The Technological Reliquaries series culminated in his first installation, The Tomb—Death of a Hippie which was shown at Stable Gallery and at the Whitney Museum in 1967. Lying inside a pyramid-shaped tomb was a pink wax cast of his body, clothed in pink, his tongue protruding, and the fingers of his right hand cut-off and placed in a bag above his head. This piece encapsulated his feeling of the death of the hippie/artist, a loss of power and isolation, encased in an anti-minimalist statement. The Tomb is one of Thek’s most recognized pieces but, as with most of his installation work, was dismantled and destroyed over the course of his lifetime.
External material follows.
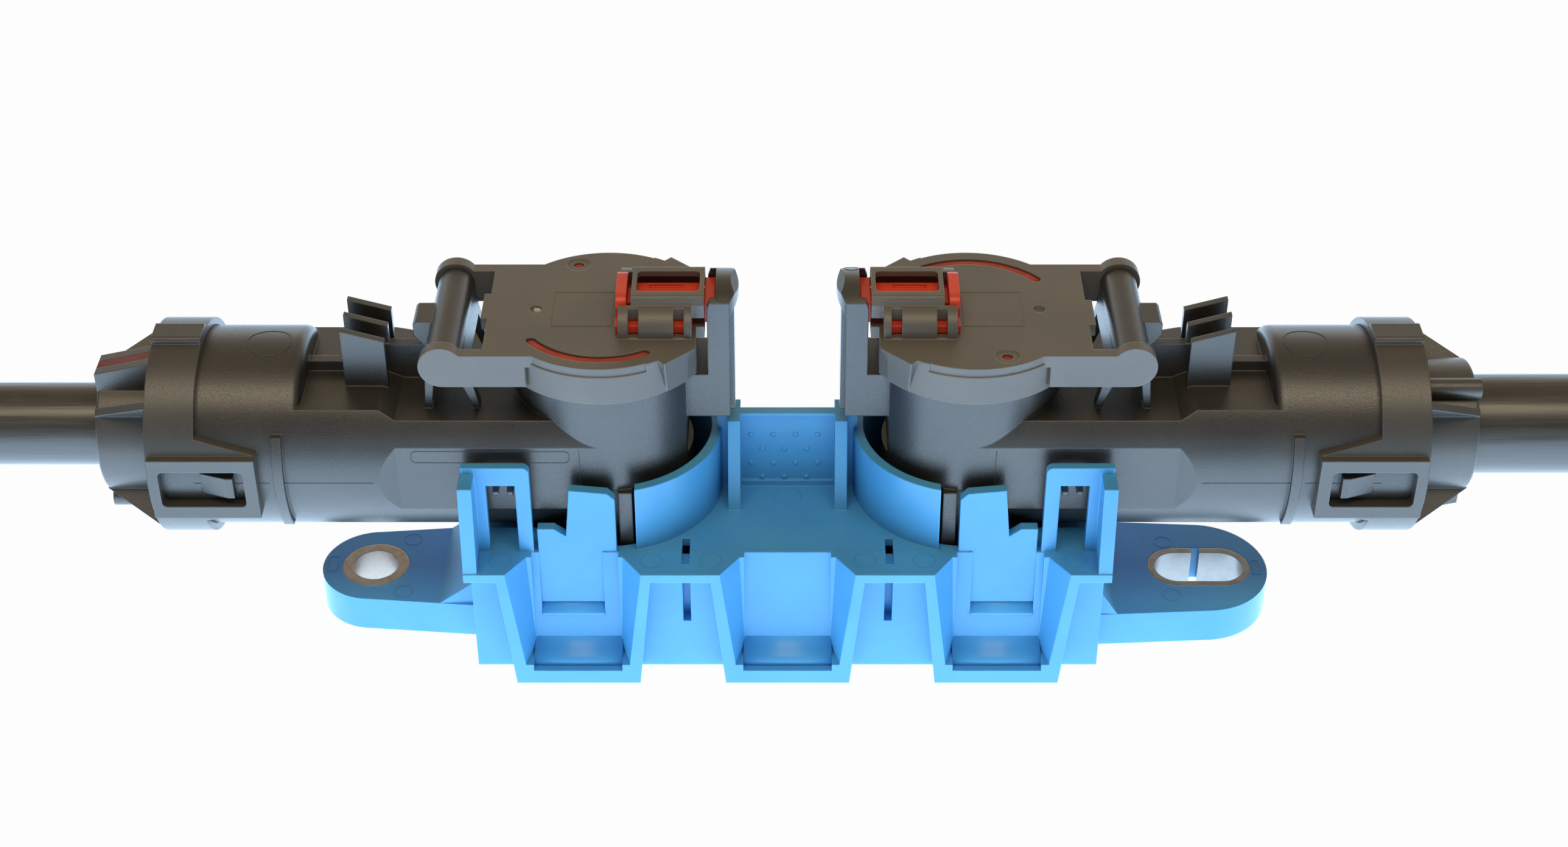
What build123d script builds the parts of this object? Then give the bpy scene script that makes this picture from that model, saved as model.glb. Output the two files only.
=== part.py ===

In the end of 1967, he moved to Europe where he spent most of the next decade. His work reflected this change and he moved away from object-centered work to installations. He also began working collaboratively with other artists. In this comfortable environment, his strong sense of spirituality came to the forefront. Raised a Roman Catholic and steeped in the rituals of the church, he sought to recreate the mystery, aura and spiritual nature of his experience. Many of his installations were timed to coincide with Roman Catholic feast days, such as Easter and Christmas. In his Processions series he compiled found objects such as boats, stuffed stags, rabbits and deer, gnomes, newspaper and sand towers creating installations that recalled the spirit of church ceremonies.

In the 90s, Paul Thek’s essence can be found in the work of the artists Robert Gober, Mike Kelley, Kiki Smith and Charles Ray. The human body is once again under examination, making Thek’s Technological Reliquaries as relevant today as they were in the 60s and installation has once more become a predominate method of presentation. In our technically saturated, mechanized world the search for the spiritual continues.